I looked forward to college, but was scared to leave what I knew.
I looked forward to starting a new life with Brent, but was absolutely terrified to move to a new state and city.
I looked forward to returning "home", but was worried that I wouldn't fit in the places I once had.
Some of my fears were justified. I spent a lot of time homesick and missing Brent my first year of college. I was the loneliest I had ever been when we moved to Louisville. And "home" was very different than I thought it would be when we returned here.
But each move was necessary in changing me. I'm not supposed to be the same person I was when I was that 20 year old in a dorm room in northwest Iowa.
I really like how Miller says, "Everybody has to leave their home and come back so they can love it again for all new reasons." When I left for college I didn't realize just how taken care of I had been at home. And then I left for Louisville I didn't realize just how amazing the community of people I had been surrounded by at college was. And then when we moved back to Missouri I didn't realize how hard it would be to leave. And when I look back now, I love them all for new reasons.
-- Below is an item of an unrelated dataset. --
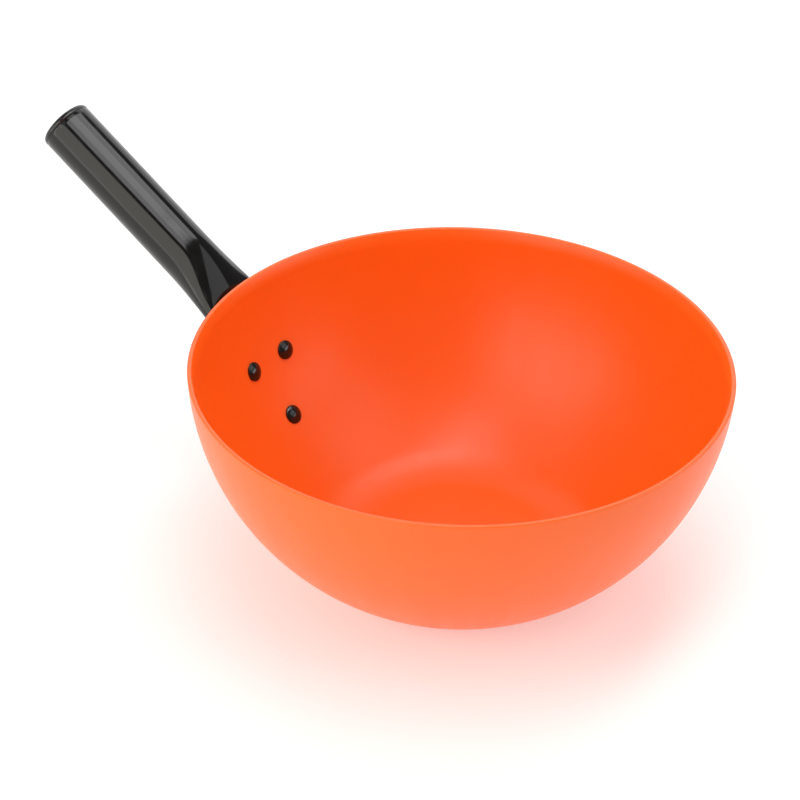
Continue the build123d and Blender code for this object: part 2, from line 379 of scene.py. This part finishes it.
def make_handle_pipe():
    """A straight length of pipe, drawn up in rows and given its wall, then pressed flat and bent."""
    bpy.ops.object.select_all(action="DESELECT")
    bpy.ops.mesh.primitive_circle_add(vertices=PIPE_STEPS, radius=pipe_radius)
    pipe = name_piece("heat_formed_pipe")
    bpy.ops.object.mode_set(mode="EDIT")
    stretches = ((foot_length, FOOT_ROWS), (press_length, PRESS_ROWS), (straight_length, GRIP_ROWS))
    for length, rows in stretches:
        for _ in range(rows):
            bpy.ops.mesh.extrude_region_move(TRANSFORM_OT_translate={"value": (0, 0, length / rows)})
    bpy.ops.mesh.select_all(action="SELECT")
    bpy.ops.mesh.normals_make_consistent(inside=False)
    bpy.ops.object.mode_set(mode="OBJECT")
    apply_modifier(pipe, "SOLIDIFY", thickness=PIPE_WALL - FOOT_SEAM / 2, offset=-1)
    mouth = foot_length + press_length + straight_length
    bevel_edges(pipe, MOUTH_CHAMFER, MOUTH_CHAMFER_STEPS, on_ring(pipe_radius, mouth))
    bevel_edges(pipe, CUT_EDGE_RADIUS, CUT_EDGE_STEPS, on_ring(pipe_radius, 0))
    straight_places = [point.co.copy() for point in pipe.data.vertices]
    nearest = KDTree(len(straight_places))
    for number, point in enumerate(pipe.data.vertices):
        point.co = formed(point.co)
        nearest.insert(point.co, number)
    nearest.balance()
    drill_rivet_holes(pipe)
    straight = pipe.data.attributes.new("straight_pipe", "FLOAT_VECTOR", "POINT")
    for point, kept in zip(pipe.data.vertices, straight.data):
        kept.vector = straight_places[nearest.find(point.co)[1]]
    return pipe


# --- End plug ---


def make_end_plug():
    """A push-in plug: a rounded head as wide as the pipe, and a hollow ribbed spigot in its bore."""
    bore_radius = pipe_radius - PIPE_WALL
    spigot_radius = bore_radius - SPIGOT_CLEARANCE
    spigot_bore = spigot_radius - SPIGOT_WALL
    dome_turn = (pipe_radius**2 + PLUG_DOME**2) / (2 * PLUG_DOME)
    dome_centre = (0, PLUG_LIP + PLUG_DOME - dome_turn)
    edge_out = pipe_radius - PLUG_EDGE_RADIUS
    edge_angle = acos(edge_out / (dome_turn - PLUG_EDGE_RADIUS))
    edge_centre = (edge_out, dome_centre[1] + (dome_turn - PLUG_EDGE_RADIUS) * sin(edge_angle))

    outline = arc(dome_centre, dome_turn, pi / 2, edge_angle, DOME_STEPS)
    outline += arc(edge_centre, PLUG_EDGE_RADIUS, edge_angle, 0, PLUG_EDGE_STEPS)[1:]
    outline += [(pipe_radius, MOUTH_CHAMFER), (pipe_radius - MOUTH_CHAMFER, 0), (spigot_radius, 0)]
    for rib in range(1, SPIGOT_RIBS + 1):
        middle = -SPIGOT_RIB_PITCH * rib
        outline += [(spigot_radius, middle + SPIGOT_RIB_WIDTH / 2), (bore_radius, middle)]
        outline.append((spigot_radius, middle - SPIGOT_RIB_WIDTH / 2))
    outline += [(spigot_radius, -SPIGOT_LENGTH), (spigot_bore, -SPIGOT_LENGTH), (spigot_bore, 0), (0, 0)]
    plug = turn_outline("push_in_plug", outline, PLUG_STEPS)
    pipe_end = bend_start + up_handle * GRIP_LENGTH
    turned = Matrix((Vector((0, 1, 0)), away_from_bowl, up_handle)).transposed().to_4x4()
    plug.data.transform(Matrix.Translation(pipe_end) @ turned)
    return plug


# --- Rivets ---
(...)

I love the people in each place, whom I realize shaped me and taught me. I love the ways my school challenged my thinking and yet grounded my faith. I love the way that my marriage had two solid years of "getting our footing" completely on our own, away from anything familiar to either of us.
And I thought about how I have had to change to become a mother, in some of the hardest ways possible, and some of the easiest too. How I had to learn to imitate the change in the trees to take on my new role as a stay-at-home mom and leave another thing I loved deeply.
Sometimes it is hard to see people you love stay static. I know some people who have moved and moved and moved physically, but have never let their hearts be changed or grown. And I know some people who have lived in the same place their entire life and yet have fertile souls for growth and change. I don't think relationships die because people change; I think relationships die because some people don't change, and they need to. They need to let God keep working on them, keep molding them, keep letting them go through winter and fall and spring and summer. I've heard a lot of marriages end when one spouse says to the other, "You just aren't the same person I married X number years ago." And that is probably a fair statement, but it's not a reason to leave. It's a reason to keep growing with them. The times that I get frustrated with Brent the most are when he is growing in an area and I feel stagnant. I resent it. But I think it is in these times we must bury our heads to the plow and get moving, and find ways to grow along side them.
I want to keep walking away from the person I was a moment ago…
Yes, I have learned that change is constant. Change is necessary. Change is hard. Change is good. I do want to be different at the end of this life than I am right now. I want to be better. I want to have learned more. And leaving and breaking and changing is what will shape that in me.